Daily learning logs were made this year to record every students’ time on Remote Learning Days. This is because USD 383 is audited to verify that students have engaged in 1,116 hours in a school year, in order to receive funding from the state. This time requirement means that on remote days, students are supposed to log 390 minutes, or 6.5 hours, of work. However, some teachers realized that students were struggling to find enough work to do in order to complete the required 390 minutes, and specifying how the time was used on a complicated form was a struggle for some students and their parents who had to validate the forms. Although students were encouraged to count a variety of learning activities, including mental breaks and transitional times, towards the log, and even the time spent writing in the log, that didn’t change how complicated the whole process was.

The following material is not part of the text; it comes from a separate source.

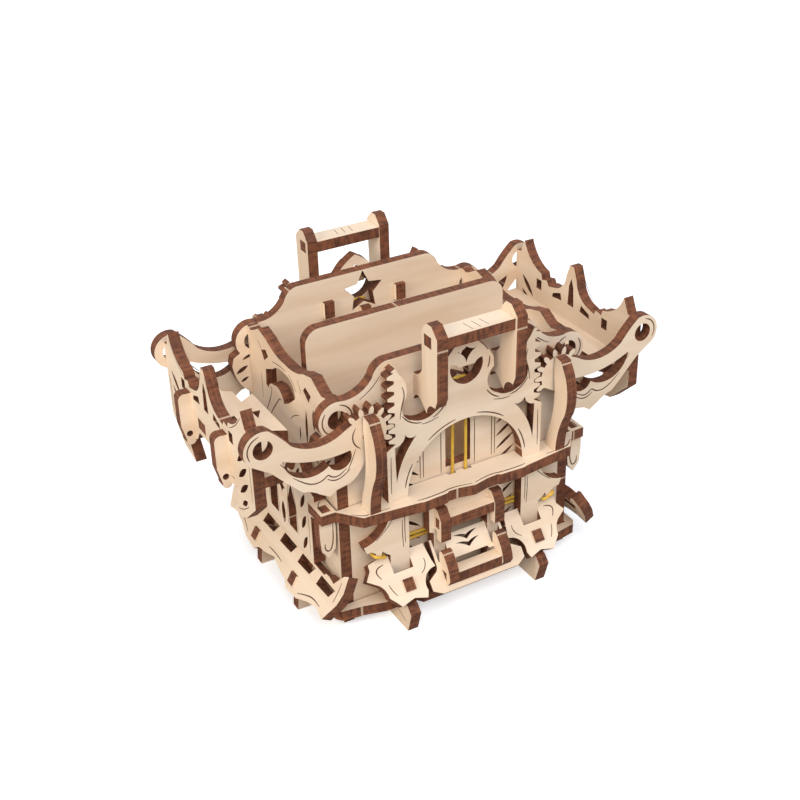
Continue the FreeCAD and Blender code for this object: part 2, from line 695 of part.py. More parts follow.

This was a huge problem for most families. Although the intent was not to have parents complete the logs, the reality was exactly that for some families. Parents were having a tough time tracking down the times for their students’ course work on top of working a full-time job and providing for their family. They desperately wanted that to change for parents because of the tremendous amount of pressure that was put on them.

This was obviously more of a problem than a solution to this year, and some schools realized it. There is now a new waiver that now requires a parent/guardian signature in place of the logs. The waiver is a step in the right direction, and families should sign the logs as soon as they are available to meet the audit requirements.